For individuals, tax rates changed, the standard deduction nearly doubled, personal exemptions have been eliminated, and certain itemized deductions have been either eliminated or capped. Child credits have been expanded, while the availability to use net operating losses has been limited. Alimony for agreements entered into after December 31, 2018, will no longer be included as income or taken as a deduction.

What do these changes mean to your bottom line? Will you still get a refund, or will you owe at the end of the year? Will your tax filings be simpler?

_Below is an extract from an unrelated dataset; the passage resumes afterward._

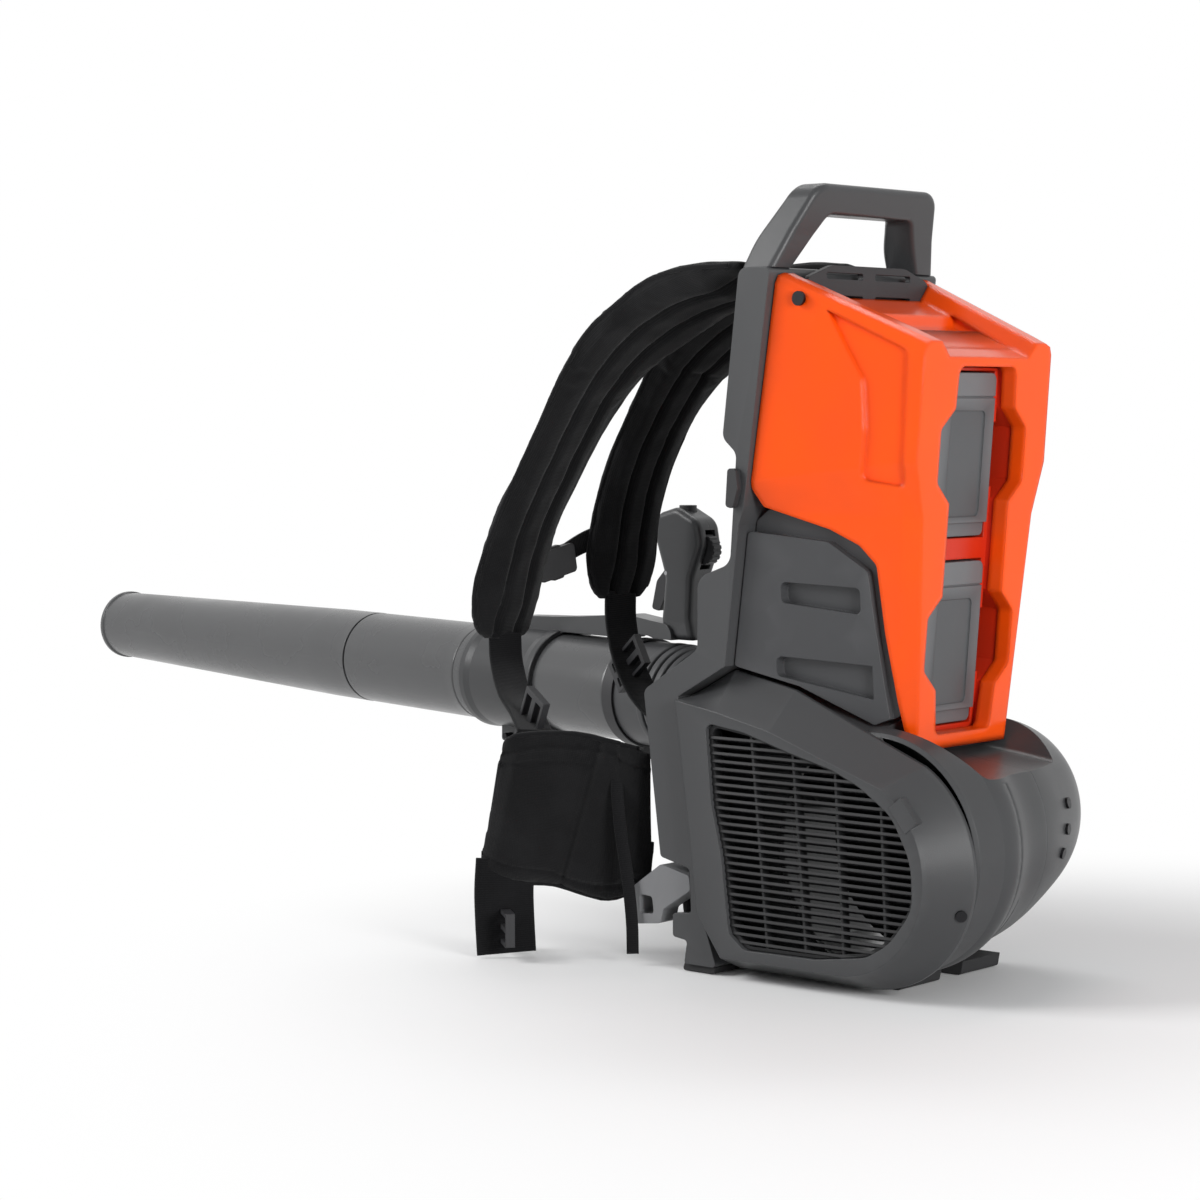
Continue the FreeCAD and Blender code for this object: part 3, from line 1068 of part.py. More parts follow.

The answer will depend on your personal situation. For some, itemizing deductions may no longer be beneficial, so filing will be simpler. Others may lose substantial deductions previously allowed. In either case, you should consult with a tax advisor to assess your specific situation. If you previously had your withholdings at a specific level so that you would get a certain refund or only owe a small amount, it’s very important to evaluate how the above changes will impact you.

For businesses, there is now a flat 21% tax rate, alternative minimum tax (AMT) is eliminated, net operating losses (NOLs) are limited, depreciation can be accelerated, the interest expense deduction is limited, and there is a new deduction for pass-through entities. As with individuals, the changes will impact each business differently. For some, the 21% tax rate is more than they currently pay, for others it will be a savings.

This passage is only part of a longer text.